[START]

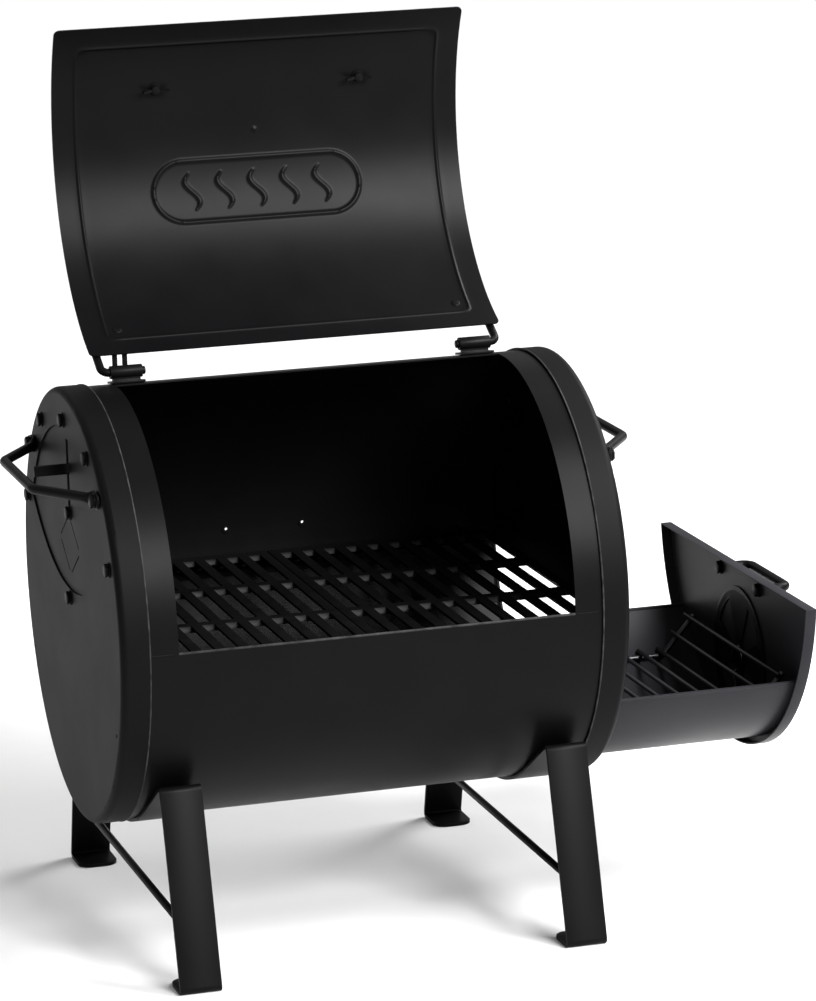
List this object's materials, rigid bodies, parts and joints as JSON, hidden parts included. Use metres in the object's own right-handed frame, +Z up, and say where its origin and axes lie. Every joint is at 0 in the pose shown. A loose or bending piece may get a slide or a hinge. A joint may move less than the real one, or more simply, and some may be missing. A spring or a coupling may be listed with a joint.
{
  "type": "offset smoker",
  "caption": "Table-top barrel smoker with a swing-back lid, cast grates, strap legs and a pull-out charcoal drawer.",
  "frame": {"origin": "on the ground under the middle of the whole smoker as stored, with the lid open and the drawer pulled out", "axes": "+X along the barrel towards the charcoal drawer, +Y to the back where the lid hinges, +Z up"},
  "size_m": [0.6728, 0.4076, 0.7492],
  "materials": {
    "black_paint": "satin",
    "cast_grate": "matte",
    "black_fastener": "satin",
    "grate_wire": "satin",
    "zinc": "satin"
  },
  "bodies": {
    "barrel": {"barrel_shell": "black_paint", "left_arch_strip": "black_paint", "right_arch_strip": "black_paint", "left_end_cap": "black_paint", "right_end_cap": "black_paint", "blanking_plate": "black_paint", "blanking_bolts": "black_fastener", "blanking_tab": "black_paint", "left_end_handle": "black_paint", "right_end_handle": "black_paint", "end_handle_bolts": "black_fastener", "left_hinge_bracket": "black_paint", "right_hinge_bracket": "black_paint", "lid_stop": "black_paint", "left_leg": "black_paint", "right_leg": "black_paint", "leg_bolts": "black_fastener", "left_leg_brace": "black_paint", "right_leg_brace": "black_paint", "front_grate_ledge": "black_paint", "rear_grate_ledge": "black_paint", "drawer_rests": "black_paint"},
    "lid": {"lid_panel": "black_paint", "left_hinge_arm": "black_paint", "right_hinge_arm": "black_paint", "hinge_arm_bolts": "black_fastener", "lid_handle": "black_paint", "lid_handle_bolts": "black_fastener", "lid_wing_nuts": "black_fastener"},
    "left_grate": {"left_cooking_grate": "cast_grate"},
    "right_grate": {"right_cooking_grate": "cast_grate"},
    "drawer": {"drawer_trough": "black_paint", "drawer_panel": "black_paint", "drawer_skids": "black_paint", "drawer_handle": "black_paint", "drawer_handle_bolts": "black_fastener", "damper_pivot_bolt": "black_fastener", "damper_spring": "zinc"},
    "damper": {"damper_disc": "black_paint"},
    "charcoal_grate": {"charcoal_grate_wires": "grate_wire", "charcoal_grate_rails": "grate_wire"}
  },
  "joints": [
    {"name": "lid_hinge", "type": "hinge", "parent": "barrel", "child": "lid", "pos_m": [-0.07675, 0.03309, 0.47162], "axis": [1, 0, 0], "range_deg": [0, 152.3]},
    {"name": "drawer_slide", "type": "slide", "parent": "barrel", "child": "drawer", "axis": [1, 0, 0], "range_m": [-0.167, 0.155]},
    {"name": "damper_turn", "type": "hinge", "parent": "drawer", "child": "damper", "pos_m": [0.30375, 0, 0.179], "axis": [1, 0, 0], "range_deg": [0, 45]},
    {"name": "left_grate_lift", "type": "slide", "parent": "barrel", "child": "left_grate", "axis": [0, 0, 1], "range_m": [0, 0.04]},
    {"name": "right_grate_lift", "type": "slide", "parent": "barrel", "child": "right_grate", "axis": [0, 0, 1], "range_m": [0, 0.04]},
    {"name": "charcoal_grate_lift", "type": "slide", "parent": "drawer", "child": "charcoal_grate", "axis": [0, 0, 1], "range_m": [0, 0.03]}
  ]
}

[END]
[START]

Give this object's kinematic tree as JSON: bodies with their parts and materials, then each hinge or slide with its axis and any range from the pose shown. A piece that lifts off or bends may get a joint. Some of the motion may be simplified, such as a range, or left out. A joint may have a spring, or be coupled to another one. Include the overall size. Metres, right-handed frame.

[END]

**Given request:** Scan the data above and copy every line with "JSON" in it.

**Answer below:**
List this object's materials, rigid bodies, parts and joints as JSON, hidden parts included. Use metres in the object's own right-handed frame, +Z up, and say where its origin and axes lie. Every joint is at 0 in the pose shown. A loose or bending piece may get a slide or a hinge. A joint may move less than the real one, or more simply, and some may be missing. A spring or a coupling may be listed with a joint.
Give this object's kinematic tree as JSON: bodies with their parts and materials, then each hinge or slide with its axis and any range from the pose shown. A piece that lifts off or bends may get a joint. Some of the motion may be simplified, such as a range, or left out. A joint may have a spring, or be coupled to another one. Include the overall size. Metres, right-handed frame.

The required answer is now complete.